Between 1936 and 1946, the World Wildlife Federation (WWF) writes, a total of 14 pandas were taken from China by foreigners. In that last year, China closed the door to foreign panda hunters, writes the WWF. By the early 1950s, Heller writes, “the number of pandas in America had dwindled to zero: Su Lin and two others, Mei-Mei and Mei-Lan, had died at the Brookfield Zoo; the Bronx Zoo’s four were dead; and the Saint Louis Zoo had recently mourned its last one, Pao Pei.”

No more pandas would leave China until 1957, when China, seeing outside interest in the panda, started leveraging the cuddly animal. The first panda to leave the country post-Communist Revolution was Ping Ping, writes Zhan Qianhui for China Daily, who was sent to the Soviet Union as a gift. “However, Ping Ping didn’t make the fourth year in Moscow due to the difference in climate,” Zhan writes.

But it wasn’t until President Richard Nixon’s historic visit to China in 1972, that the United States saw another panda. After Nixon’s visit, the United States was gifted two, Ling-Ling and Hsing-Hsing. They lived the rest of their lives in the National Zoo. “Eight thousand people stood in the rain for a half-hour or longer to watch the pandas when they first went on display,” wrote D’Vera Cohn and Brooke A. Masters for The Washington Post when Ling died in 1992. Although the pandas had five cubs over the years, Cohn and Masters wrote, none survived more than a few days. However, Smithsonian scientists were able to learn a lot about panda breeding, writes the National Zoo.

Since the mid-1980s, China has not given pandas as gifts to foreign nations, but rather loaned them. Today, cooperative breeding programs like the ones that brought Mei Xiang and Tian Tian to the National Zoo are an important part of panda conservation. The panda couple has had three three surviving cubs: Tai Shan, Bao Bao and Bei Bei. Tai Shan moved to China in 2010, while Bao Bao is leaving in late 2017. Until then, you can watch Bao Bao on the Panda Cam.

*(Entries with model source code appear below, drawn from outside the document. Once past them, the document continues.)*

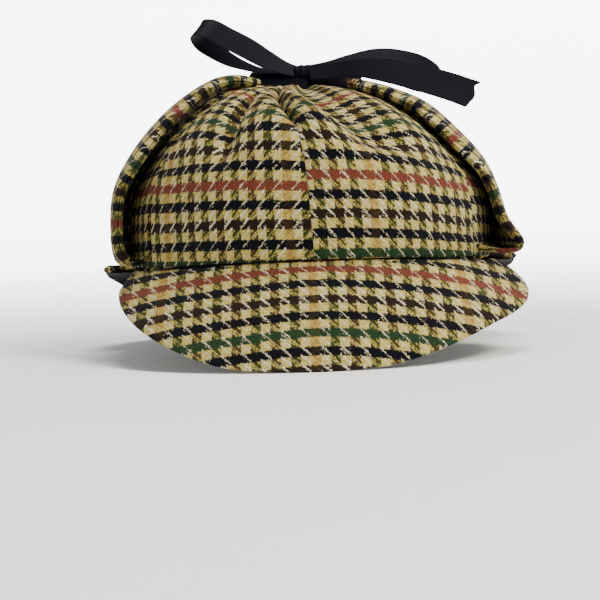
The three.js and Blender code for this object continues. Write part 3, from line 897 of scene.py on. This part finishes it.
# %% Sums on sockets
class Signal:
    def __init__(self, finish, socket):
        self.finish = finish
        self.socket = socket

    def sum(self, operation, *terms):
        return self.finish.add("ShaderNodeMath", {"operation": operation}, dict(enumerate(terms)))

    def __add__(self, other):
        return self.sum("ADD", self, other)

    __radd__ = __add__

    def __sub__(self, other):
        return self.sum("SUBTRACT", self, other)

    def __rsub__(self, other):
        return self.sum("SUBTRACT", other, self)

    def __mul__(self, other):
        return self.sum("MULTIPLY", self, other)

    __rmul__ = __mul__

    def __truediv__(self, other):
        return self.sum("DIVIDE", self, other)

    def __mod__(self, other):
        return self.sum("FLOORED_MODULO", self, other)

    def __lt__(self, other):
        return self.sum("LESS_THAN", self, other)

    def __gt__(self, other):
        return self.sum("GREATER_THAN", self, other)

    def __pow__(self, other):
        return self.sum("POWER", self, other)

    def __abs__(self):
        return self.sum("ABSOLUTE", self)

    def floor(self):
        return self.sum("FLOOR", self)

    def fraction(self):
        return self.sum("FRACT", self)

    def sine(self):
        return self.sum("SINE", self)


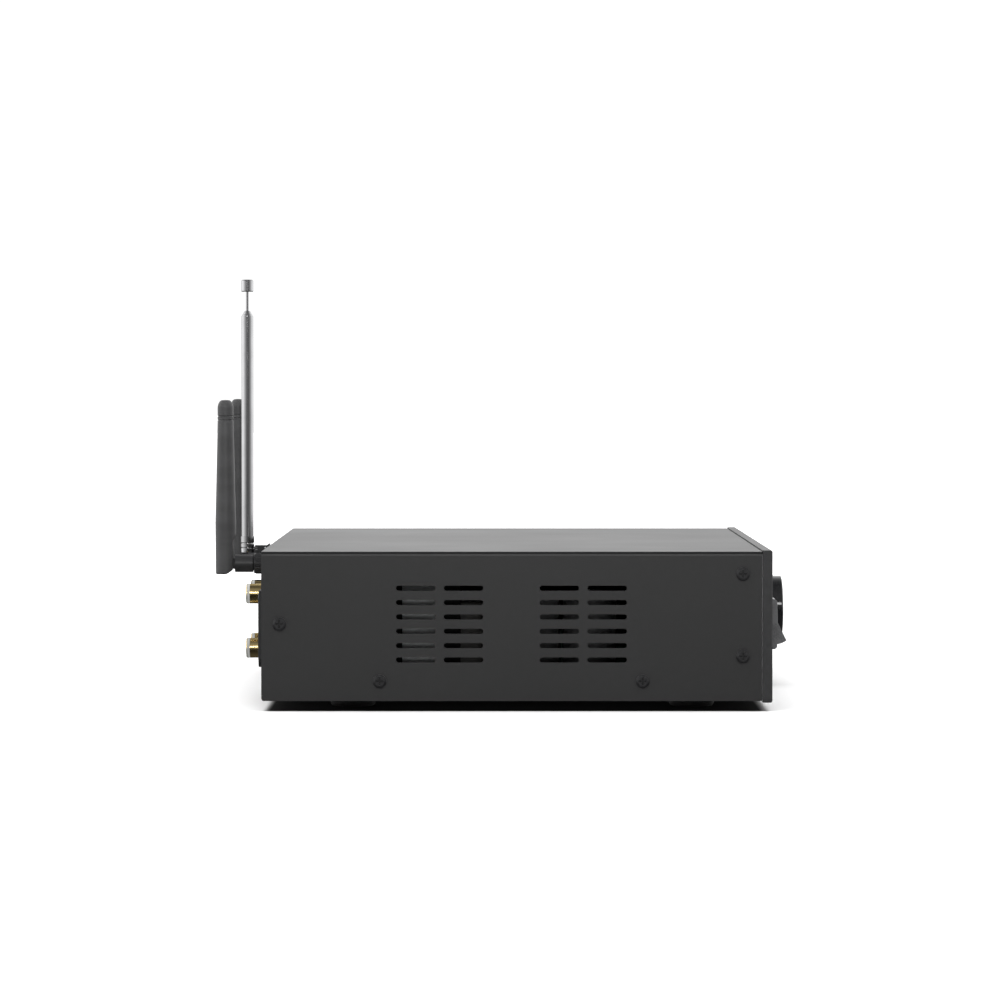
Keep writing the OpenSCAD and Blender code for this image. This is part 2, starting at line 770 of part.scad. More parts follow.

“Everyone is enormously excited about baby pandas because they are undeniably attractive,” conservation ecologist Stuart Pimm told National Geographic in 2013. “So by having pandas in zoos it really engages people--it really is about getting people to care, and that’s important.”

Earlier this fall, Smithsonian.com reported that giant pandas have been moved off the endangered species list because its natural habitats are being preserved, in part because of intense interest in the adorable creature’s fate. But the panda’s new status doesn’t mean it’s safe, writes Ed Yong for The Atlantic:

...more that its situation isn’t as imminently dire as it was before. It’s still threatened, but it has more time before extinction comes knocking. Still, you take your victories where you can get them in conservation, and the panda’s new grade is a rare spot of good news. It suggests that all the effort poured into saving this species is paying off, and it adds to debates about whether that effort has been worth it.